Only in 2017, the total value gap in trade was $817.6 billion, according to the GFI report.
GFI report found that the value gaps – as a percent of total trade – were larger in trade between developing countries and advanced economies than in developing countries' trade with all of their global trading partners.
In the latest year, countries from the developing Asia region had the largest combined value gap in terms of US dollars, at $439.4 billion, in its trade with the 36 advanced economies. It was followed by Developing Europe with S$171.4 billion, Western Hemisphere $121.4 billion, Middle East and North Africa $61.1 billion and the Sub-Saharan Africa region $24.3 billion.
Tom Cardamone, president and chief executive officer of the GFI, said, "Developing countries are losing a significant percentage of the value of their trade transactions".
He said in 2017, the value gap associated with trade misinvoicing amounted to 18 percent of the developing countries' total trade.
"If the integrity of trade transactions cannot be assured, it is unlikely countries will be able to achieve the UN Sustainable Development Goals by the 2030 deadline," he remarked in the report.

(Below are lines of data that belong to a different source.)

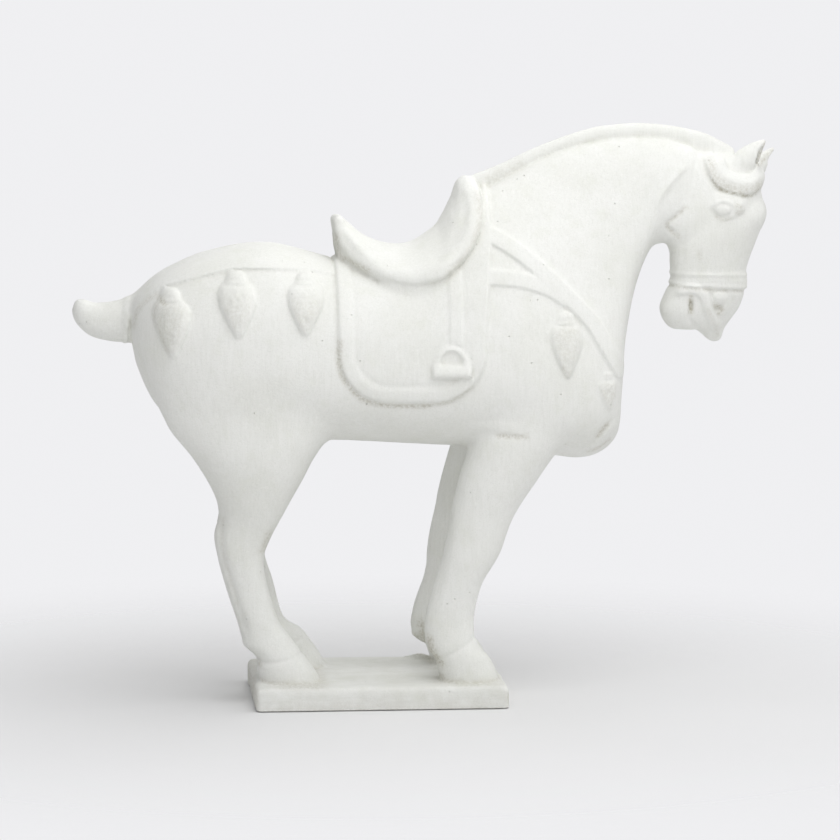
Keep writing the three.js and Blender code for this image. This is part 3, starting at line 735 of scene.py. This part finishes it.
# %% Groove under the mane
MANE_GROOVE = [
    [84, 455], [110, 468.5], [134, 481], [156, 491.5], [179, 499.5], [201, 504.5], [224, 507],
    [250, 507.5], [283, 501], [310, 486],
]
take_off(groove(MANE_GROOVE, 2.6, 1.3, fade=0.12), [70, -60, 430], [340, 60, 520])
print("concrete with mane and ears:", litres(), "litres")

# %% [markdown]
# ## The saddle
# A deep seat lies between the cantle behind and the high pommel in front, with a hollow
# under it. Each slice across the horse falls from the middle line to the rim as a power
# curve. A roll runs round the rim. In front it lies on the cloth, with its middle a quarter of
# its radius inside the concrete there. Under the pommel the rim widens into a broad band with
# a scoop behind it, which are drawn on the side view like the relief.

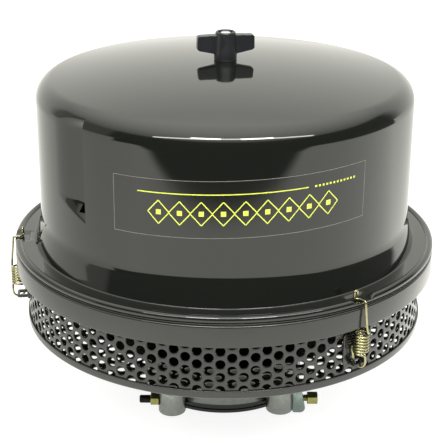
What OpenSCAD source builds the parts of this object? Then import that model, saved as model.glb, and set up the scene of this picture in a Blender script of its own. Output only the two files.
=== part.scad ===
// Centrifugal air pre-cleaner for an engine intake, millimetres.
// Z up, the mouth of the outlet on z = 0, the front (the side with the label) toward -Y.
// Azimuths count from the front, toward +X.

/* [Hood] */
// Outer radius of the hood's wall
hood_r = 178; // [170:1:186]
// Sheet thickness of the hood
hood_t = 1.5; // [1:0.1:2.5]
// Height at which the wall turns into the dome
hood_wall_top = 301.4; // [298:0.2:315]
// Radius of the knuckle between wall and dome
knuckle_r = 18.5; // [12:0.5:26]
// Radius of the shallow dome
crown_r = 926; // [700:1:1200]
// Lean of the skirt at the foot of the wall
skirt_lean = 16; // [12:0.5:20]
// Height at which the wall starts to bend out
skirt_top = 190.6; // [188:0.2:194]
// Radius of the bend between wall and skirt
skirt_bend_r = 30; // [20:1:40]
// Radius of the corner between skirt and flange
foot_r = 3; // [2:0.5:5]
// Radius of the rolled edge
bead_r = 3.6; // [2.8:0.1:4]

/* [Ejection slot] */
// Azimuth where the pressed-in panel starts
slot_az_start = -57; // [-70:1:-50]
// Azimuth of the slot's open edge
slot_az_end = -43; // [-46:1:-36]
// Bottom of the slot
slot_z0 = 224; // [212:1:240]
// Top of the slot
slot_z1 = 300; // [280:1:301]
// How far the panel is pressed in at the open edge
slot_depth = 11; // [8:0.5:14]

/* [Base] */
// Underside of the base pan above the outlet's mouth
base_z = 81; // [75:1:84]
// Sheet thickness of pan, band and deck
sheet_t = 1.5; // [1:0.1:2]
// Height of the pan's upturned lip
lip_h = 8; // [6:0.5:10]
// Outer radius of the support band
band_r = 204; // [200:0.5:208]
// Height of the support band
band_h = 21; // [18:0.5:24]

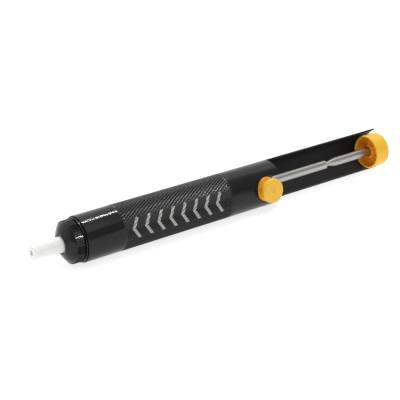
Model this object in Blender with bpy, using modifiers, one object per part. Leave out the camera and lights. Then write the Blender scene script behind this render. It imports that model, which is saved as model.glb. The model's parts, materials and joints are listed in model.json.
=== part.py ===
"""Spring-driven desoldering pump: black metal tube with a guard trough, white nozzle, side release
button, latched plunger with thumb knob, and the working parts inside.

Metres, +Z up. The pump lies on the bench along X with its nozzle towards -X, its thumb knob towards
+X and its release button towards -Y. Stations along the tube are distances on the tube's axis from
the middle of the pump's length, and every turned piece hangs from one empty on that axis.
"""

import math

import bmesh
import bpy
from mathutils import Matrix, Vector

# ---------------------------------------------------------------- driving dimensions
TUBE_R = 0.0102          # outer radius of the barrel tube
TUBE_WALL = 0.0008
OVERALL_L = 0.1942       # nozzle tip to the end of the guard trough
GAP = 0.0003             # working gap between neighbouring pieces

BORE_R = TUBE_R - TUBE_WALL
FRONT_X = -OVERALL_L / 2          # nozzle tip
REAR_X = OVERALL_L / 2            # end of the guard trough

# nose
SEAT_X = FRONT_X + 0.0134         # where the nozzle leaves the cap
CAP_BACK_X = SEAT_X + 0.0076      # cap's rear shoulder, where the tube begins
NOZZLE_TIP_R = 0.0031
NOZZLE_SEAT_R = 0.0035
NOZZLE_BORE_R = 0.0011
SPIGOT_R = BORE_R - 0.0004
CAP_R = 0.0097                    # lip at the cap's rear; the serrated ring is a little smaller
RING_R = 0.0094
CAP_LIP_L = 0.0026                # thickness of the cap's front wall, before its cavity
SERRATIONS = 48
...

This analysis suggests trade misinvoicing continues to be a major global problem, particularly for developing countries that are struggling to raise domestic tax revenue to finance national development goals.
The GFI also identified the bilateral trade of specific commodities at the two-digit international Harmonised System (HS) of product codes. Trade value of misinvoicing for electrical machinery (HS 85) is on top with average $153.7 billion followed by mineral fuels (HS 27) with $113.2 billion and machinery (HS 84) with $111.7 billion.
According to a World Trade Organisation estimate, less than 2 percent of shipping containers are searched every year, raising a question mark over the veracity of customs invoices.
In the previous report, the GFI showed that $5.9 billion was siphoned off from Bangladesh in between 2006-2015.